─── Data ───
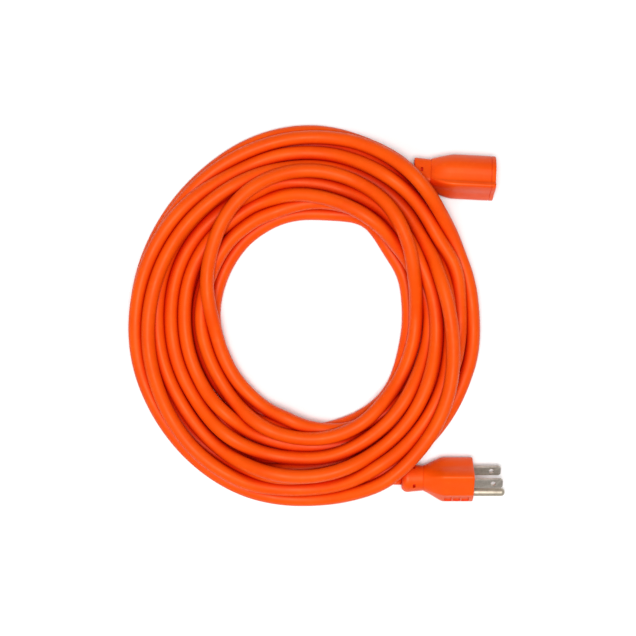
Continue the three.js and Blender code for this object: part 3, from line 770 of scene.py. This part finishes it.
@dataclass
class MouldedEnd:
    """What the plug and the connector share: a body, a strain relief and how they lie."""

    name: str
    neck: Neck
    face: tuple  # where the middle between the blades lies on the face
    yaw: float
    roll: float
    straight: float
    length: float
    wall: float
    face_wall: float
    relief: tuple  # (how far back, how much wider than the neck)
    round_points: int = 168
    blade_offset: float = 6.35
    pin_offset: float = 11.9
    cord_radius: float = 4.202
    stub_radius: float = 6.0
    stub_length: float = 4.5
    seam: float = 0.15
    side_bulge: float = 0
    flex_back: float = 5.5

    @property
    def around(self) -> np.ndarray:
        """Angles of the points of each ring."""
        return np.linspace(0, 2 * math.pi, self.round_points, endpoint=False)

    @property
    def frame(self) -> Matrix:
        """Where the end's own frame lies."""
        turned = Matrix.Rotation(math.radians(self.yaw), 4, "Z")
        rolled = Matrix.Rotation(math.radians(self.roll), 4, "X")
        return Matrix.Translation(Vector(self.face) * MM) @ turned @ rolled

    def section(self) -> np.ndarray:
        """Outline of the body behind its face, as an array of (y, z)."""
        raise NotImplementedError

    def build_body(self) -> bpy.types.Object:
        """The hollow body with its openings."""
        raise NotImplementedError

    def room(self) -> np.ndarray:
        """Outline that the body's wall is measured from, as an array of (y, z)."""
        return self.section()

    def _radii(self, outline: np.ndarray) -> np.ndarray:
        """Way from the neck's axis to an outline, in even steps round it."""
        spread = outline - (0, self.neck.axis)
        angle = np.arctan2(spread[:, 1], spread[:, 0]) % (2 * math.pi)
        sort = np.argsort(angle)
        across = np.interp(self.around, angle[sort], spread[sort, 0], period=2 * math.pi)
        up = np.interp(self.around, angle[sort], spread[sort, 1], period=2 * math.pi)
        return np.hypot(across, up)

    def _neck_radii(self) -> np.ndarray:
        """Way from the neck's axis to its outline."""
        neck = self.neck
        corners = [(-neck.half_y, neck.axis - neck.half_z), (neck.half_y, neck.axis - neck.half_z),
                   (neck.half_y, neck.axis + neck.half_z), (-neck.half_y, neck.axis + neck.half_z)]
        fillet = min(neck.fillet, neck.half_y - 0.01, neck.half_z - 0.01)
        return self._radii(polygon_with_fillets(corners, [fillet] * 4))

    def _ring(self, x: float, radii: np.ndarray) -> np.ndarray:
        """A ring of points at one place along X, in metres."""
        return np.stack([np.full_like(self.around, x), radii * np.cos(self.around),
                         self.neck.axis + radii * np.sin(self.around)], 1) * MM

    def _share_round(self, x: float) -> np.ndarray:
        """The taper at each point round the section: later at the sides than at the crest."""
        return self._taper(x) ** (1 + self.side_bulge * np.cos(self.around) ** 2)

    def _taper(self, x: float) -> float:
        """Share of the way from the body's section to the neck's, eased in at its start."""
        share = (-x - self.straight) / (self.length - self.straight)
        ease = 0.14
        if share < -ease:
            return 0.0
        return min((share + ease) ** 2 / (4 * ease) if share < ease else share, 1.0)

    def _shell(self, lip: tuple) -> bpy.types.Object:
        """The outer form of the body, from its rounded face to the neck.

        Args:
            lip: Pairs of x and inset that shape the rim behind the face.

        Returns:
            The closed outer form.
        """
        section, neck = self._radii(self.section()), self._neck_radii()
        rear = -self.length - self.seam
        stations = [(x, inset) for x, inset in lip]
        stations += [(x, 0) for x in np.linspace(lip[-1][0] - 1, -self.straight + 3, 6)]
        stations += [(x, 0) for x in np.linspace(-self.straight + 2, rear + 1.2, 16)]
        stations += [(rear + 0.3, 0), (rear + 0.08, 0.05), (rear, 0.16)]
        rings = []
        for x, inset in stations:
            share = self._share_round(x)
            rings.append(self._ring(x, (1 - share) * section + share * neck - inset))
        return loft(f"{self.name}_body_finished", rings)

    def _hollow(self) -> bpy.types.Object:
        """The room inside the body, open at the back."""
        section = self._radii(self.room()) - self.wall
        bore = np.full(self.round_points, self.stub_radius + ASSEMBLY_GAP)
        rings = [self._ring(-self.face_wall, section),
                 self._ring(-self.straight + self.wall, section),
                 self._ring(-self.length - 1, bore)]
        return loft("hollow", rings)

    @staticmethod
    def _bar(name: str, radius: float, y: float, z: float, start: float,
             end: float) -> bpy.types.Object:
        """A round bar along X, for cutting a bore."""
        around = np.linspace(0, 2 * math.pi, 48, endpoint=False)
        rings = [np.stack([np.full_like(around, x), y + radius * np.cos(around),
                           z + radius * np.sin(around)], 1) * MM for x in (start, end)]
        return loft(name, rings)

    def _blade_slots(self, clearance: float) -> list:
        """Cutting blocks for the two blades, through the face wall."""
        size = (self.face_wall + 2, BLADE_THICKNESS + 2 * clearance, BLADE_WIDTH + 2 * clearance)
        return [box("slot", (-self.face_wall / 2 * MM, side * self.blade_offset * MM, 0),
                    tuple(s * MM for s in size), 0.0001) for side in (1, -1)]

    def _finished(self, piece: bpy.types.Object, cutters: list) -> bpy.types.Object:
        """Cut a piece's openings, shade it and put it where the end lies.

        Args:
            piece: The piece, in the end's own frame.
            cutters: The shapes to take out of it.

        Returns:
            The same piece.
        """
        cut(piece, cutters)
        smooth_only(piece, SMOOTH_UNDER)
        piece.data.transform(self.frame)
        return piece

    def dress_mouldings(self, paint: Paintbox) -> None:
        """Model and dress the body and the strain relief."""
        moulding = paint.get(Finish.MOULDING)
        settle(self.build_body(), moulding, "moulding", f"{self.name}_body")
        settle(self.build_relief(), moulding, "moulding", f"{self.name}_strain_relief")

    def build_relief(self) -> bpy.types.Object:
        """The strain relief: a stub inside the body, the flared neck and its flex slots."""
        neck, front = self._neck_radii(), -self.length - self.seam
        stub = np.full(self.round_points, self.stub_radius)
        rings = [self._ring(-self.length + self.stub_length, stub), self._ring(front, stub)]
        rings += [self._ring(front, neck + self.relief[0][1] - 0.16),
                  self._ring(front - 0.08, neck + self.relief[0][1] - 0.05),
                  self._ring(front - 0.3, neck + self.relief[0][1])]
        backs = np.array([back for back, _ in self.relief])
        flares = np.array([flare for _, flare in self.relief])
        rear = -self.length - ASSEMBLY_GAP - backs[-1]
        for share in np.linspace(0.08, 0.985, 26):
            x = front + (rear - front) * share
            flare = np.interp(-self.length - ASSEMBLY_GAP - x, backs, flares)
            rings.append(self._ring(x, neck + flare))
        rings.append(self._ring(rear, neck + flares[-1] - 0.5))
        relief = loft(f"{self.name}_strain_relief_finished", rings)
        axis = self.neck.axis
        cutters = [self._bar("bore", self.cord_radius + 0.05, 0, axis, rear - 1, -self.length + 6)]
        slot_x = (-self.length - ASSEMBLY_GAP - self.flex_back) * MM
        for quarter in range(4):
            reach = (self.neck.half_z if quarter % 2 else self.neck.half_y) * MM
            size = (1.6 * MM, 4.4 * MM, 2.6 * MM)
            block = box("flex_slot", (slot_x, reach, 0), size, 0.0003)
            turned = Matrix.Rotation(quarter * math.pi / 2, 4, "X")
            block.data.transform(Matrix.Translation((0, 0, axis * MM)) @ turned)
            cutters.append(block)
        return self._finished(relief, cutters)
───
Problem details >> Check the data for the word "from" and pull out the lines that have it.

Task solution >>
Continue the three.js and Blender code for this object: part 3, from line 770 of scene.py. This part finishes it.
        """Outline that the body's wall is measured from, as an array of (y, z)."""
        """Way from the neck's axis to an outline, in even steps round it."""
        """Way from the neck's axis to its outline."""
        """Share of the way from the body's section to the neck's, eased in at its start."""
        """The outer form of the body, from its rounded face to the neck.